Show every line of the records below that contains the word "Write".

============================================================

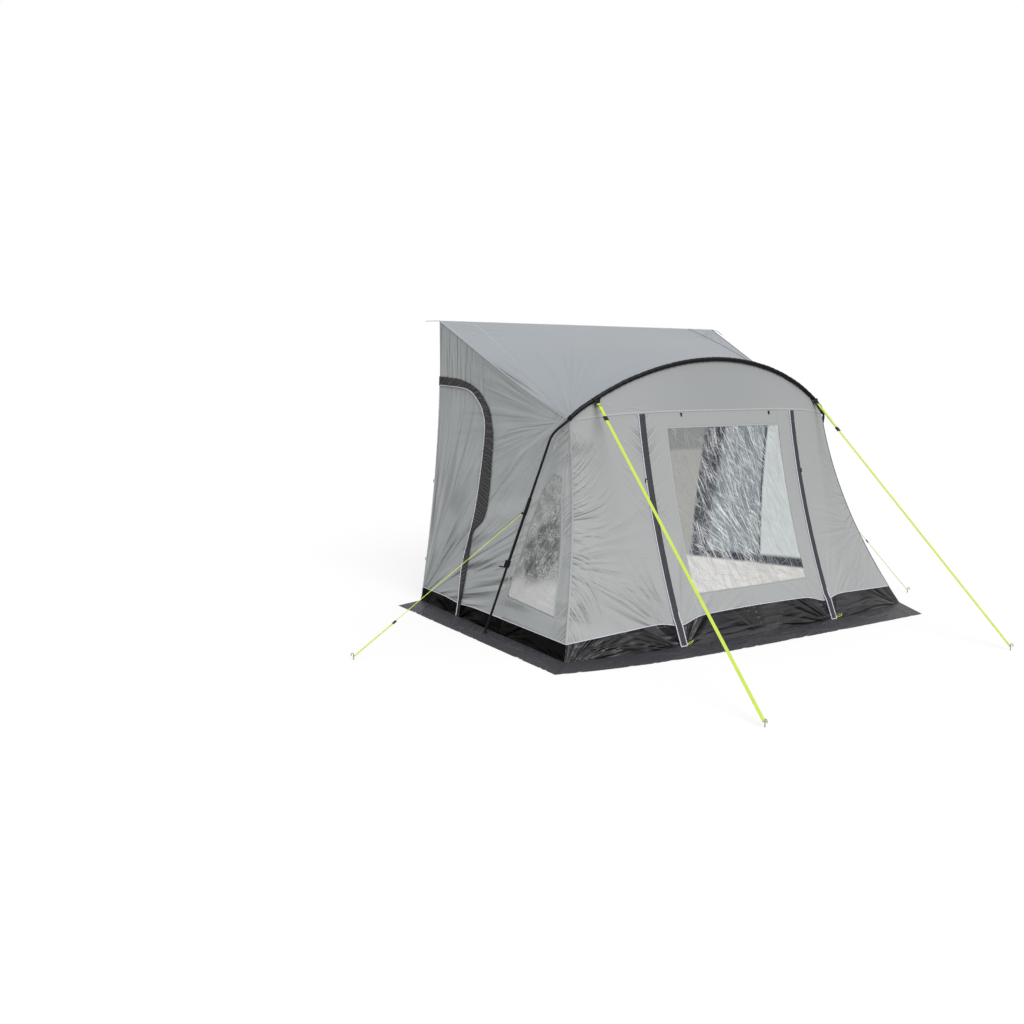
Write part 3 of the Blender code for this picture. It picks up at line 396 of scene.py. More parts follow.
lime_cord = braided_finish("lime_cord", (0.66, 0.86, 0.10))
guy_width, peg_bend = 0.005, 0.0058
guy_routes = {
    "left": ((-1.56182, -0.15984, 0.92814), (-2.90201, -0.1107, 0.022), (-2.9022, -0.1165, 0.022),
             (0.03235, 0.99948, 0), (-0.99948, 0.03235, 0), (-2.60786, -0.1331, 0.22114)),
    "right": ((1.70125, -0.16508, 0.92604), (2.2196, -0.7185, 0.022), (2.2238, -0.7145, 0.022),
              (-0.72465, -0.68911, 0), (0.68911, -0.72465, 0), (1.98388, -0.44987, 0.44776)),
}
for side, route in guy_routes.items():
    start, landing, peg, aside, level, stop = np.array(route)
    turn = np.linspace(0, math.pi, 13)[:, None]
    straight_run = start + np.linspace(0, 1, 60, endpoint=False)[:, None] * (landing - start)
    bend = peg + (aside * np.cos(turn) + level * np.sin(turn)) * peg_bend
    back = bend[-1] + np.linspace(0, 1, 21)[1:, None] * (stop - bend[-1])
    line = np.vstack((straight_run, bend, back))
    guy = drawn("guy_" + side, line, round_outline(guy_width / 2, 12), (0, 0, 1), lime_cord, "tent")
    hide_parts("side_guy_" + side)
    dress(nodes["guy_runner_" + side], black_plastic)
    dress(nodes["guy_peg_" + side], peg_steel)


# Legs. Powder-coated steel tube telescopes in a wider tube, and a cam clamp holds it; a moulded
# collar carries the guy, and a moulded foot plugs into the lower end.

def coated_finish(name, colour):
    """Black powder coat: fine orange peel, and long bright scratches where the tubes slide."""
    made = Finish(name, Metallic=0.0, Specular_IOR_Level=0.25)
    peel = made.object.cloud(260, 2)
    scratch = made.object.placed(size=(0.0045, 0.0045, 0.33)).cloud(1, 3, 0.6).rise(0.66, 0.74)
    made.set(Base_Color=scratch.mixed(colour, (0.10, 0.10, 0.105)), Metallic=scratch * 0.8)
    made.set(Roughness=peel * 0.18 + 0.30)
    return made.set(Normal=peel.relief(0.0003, 0.2))


black_coat = coated_finish("black_coat", (0.006, 0.006, 0.007))
bare_zinc = plated_finish("bare_zinc", (0.60, 0.61, 0.62), 0.3)
for name in ("hoop_left", "hoop_centre", "hoop_right", "leg_outer_left", "leg_outer_right",
             "leg_inner_left", "leg_inner_right"):
    dress(nodes[name], black_coat)
for name in ("leg_collar", "clamp_body", "clamp_lever", "foot"):
    for side in ("left", "right"):
        dress(nodes[name + "_" + side], black_plastic)


# Roof. Satin coated polyester hangs from the rail to the seam under the sleeve, and a gusset is let
# in at each side, where the cloth turns down to the side walls.

rail_x, rail_y, rail_height = 0.0718, 1.3045, 2.420
rail_half, base_half, wall_depth = 1.553, 1.762, 2.234
sleeve_radius, cloth_thickness, weave_pitch = 0.0163, 0.0009, 0.0011
sides = (("left", -1), ("right", 1))


def mix(a, b, share):
    return a + (b - a) * share


def point(x, depth, height):
    """A point of the awning from its distance in front of the rail."""
    return np.stack(np.broadcast_arrays(rail_x + x, rail_y - depth, height), -1).astype(float)


def outside(points):
    """The way out of the room, turning smoothly from wall to wall and up to the roof."""
    side = (points[..., 0] - rail_x) / base_half
    fore = np.minimum(0, 2 * (points[..., 1] - rail_y) / wall_depth + 1)
    rise = np.maximum(0, 2 * points[..., 2] / rail_height - 1)
    return unit(np.stack((side * np.abs(side), fore * np.abs(fore), rise * rise), -1))


def arch(share):
    rise = np.maximum(0, 1 - share * share) ** 0.87
    return point(share * 1.349, mix(1.663, 1.785, rise), mix(1.633, 2.084, rise))


def arch_way(share):
    return unit(arch(np.minimum(1, share + 0.005)) - arch(np.maximum(-1, share - 0.005)))


def ridge(share):
    """The seam under the sleeve."""
    centre, way = arch(share), arch_way(share)
    away = outside(centre)
    away = unit(away - way * (away * way).sum(-1, keepdims=True))
    return centre - away * sleeve_radius


ridge_end_x, ridge_end_y, ridge_end_z = ridge(np.array(1.0))
ridge_end_x -= rail_x
ridge_end_depth = rail_y - ridge_end_y


def eave_slack(side, along):
    size = np.where(np.asarray(side) < 0, 0.040, -0.012)
    return size * 27 / 4 * along * along * (1 - along)


def roof(share, along):
    made = mix(point(share * rail_half, 0, rail_height), ridge(share), np.asarray(along)[..., None])
    made[..., 0] += np.sign(share) * eave_slack(share, along) * np.abs(share) ** 4
    return made


def laid_out(grid):
    """Distances along the rows and down the columns of a grid."""
    across = np.linalg.norm(np.diff(grid, axis=1), axis=2)
    down = np.linalg.norm(np.diff(grid, axis=0), axis=2)
    return (np.pad(np.cumsum(across, 1), ((0, 0), (1, 0))),
            np.pad(np.cumsum(down, 0), ((1, 0), (0, 0))))


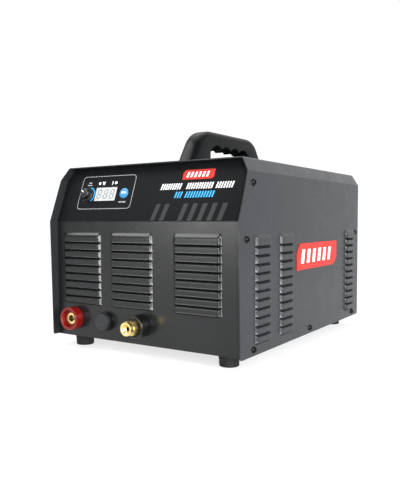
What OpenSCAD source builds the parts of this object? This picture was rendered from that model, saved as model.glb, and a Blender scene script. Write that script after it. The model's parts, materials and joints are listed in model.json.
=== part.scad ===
// Bench plasma cutter: sheet-metal case with louvred front and sides, connectors, controls, fan and inverter parts.
// +X is to the right as the user faces the front panel, -Y points out of the front panel, +Z is up.
// The origin is on the floor, at the middle of the whole object.

/* [Case] */
// Width of the case over the two side plates
case_w = 280; // [274:1:290]
// Depth of the case from front hood edge to rear edge
case_d = 375; // [370:1:390]
// Height of the case without feet and handle
case_h = 216.5; // [214:0.5:222]
// Thickness of the sheet metal
sheet_t = 1.2; // [1:0.1:1.5]
// Height of the crease in the front panel above the case bottom
crease_h = 147; // [146:1:149]
// How far the top front edge leans back from the crease
top_setback = 26; // [24:1:28]
// How far the bottom front edge steps back from the crease
toe_setback = 2.7; // [0:0.1:4]
// Width of the bevel along the two top edges
bevel_w = 10.3; // [9:0.1:12]
// Height of the bevel along the two top edges
bevel_h = 16.1; // [14:0.1:18]
// Depth of the panels behind the front and rear edges of the case
recess = 12; // [11:0.5:13]

/* [Louvres] */
// Vertical distance between louvres
louvre_pitch = 9.72; // [9.6:0.02:10]
// How far a louvre stands out of the sheet
louvre_out = 3.6; // [2.5:0.1:4]
// Height of one louvre
louvre_h = 7.6; // [7:0.1:8]
// Length of a front louvre
front_louvre_len = 67; // [60:1:67]
// Number of louvres in a front column
front_rows = 9; // [5:1:9]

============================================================

▶ Final answer
Write part 3 of the Blender code for this picture. It picks up at line 396 of scene.py. More parts follow.
What OpenSCAD source builds the parts of this object? This picture was rendered from that model, saved as model.glb, and a Blender scene script. Write that script after it. The model's parts, materials and joints are listed in model.json.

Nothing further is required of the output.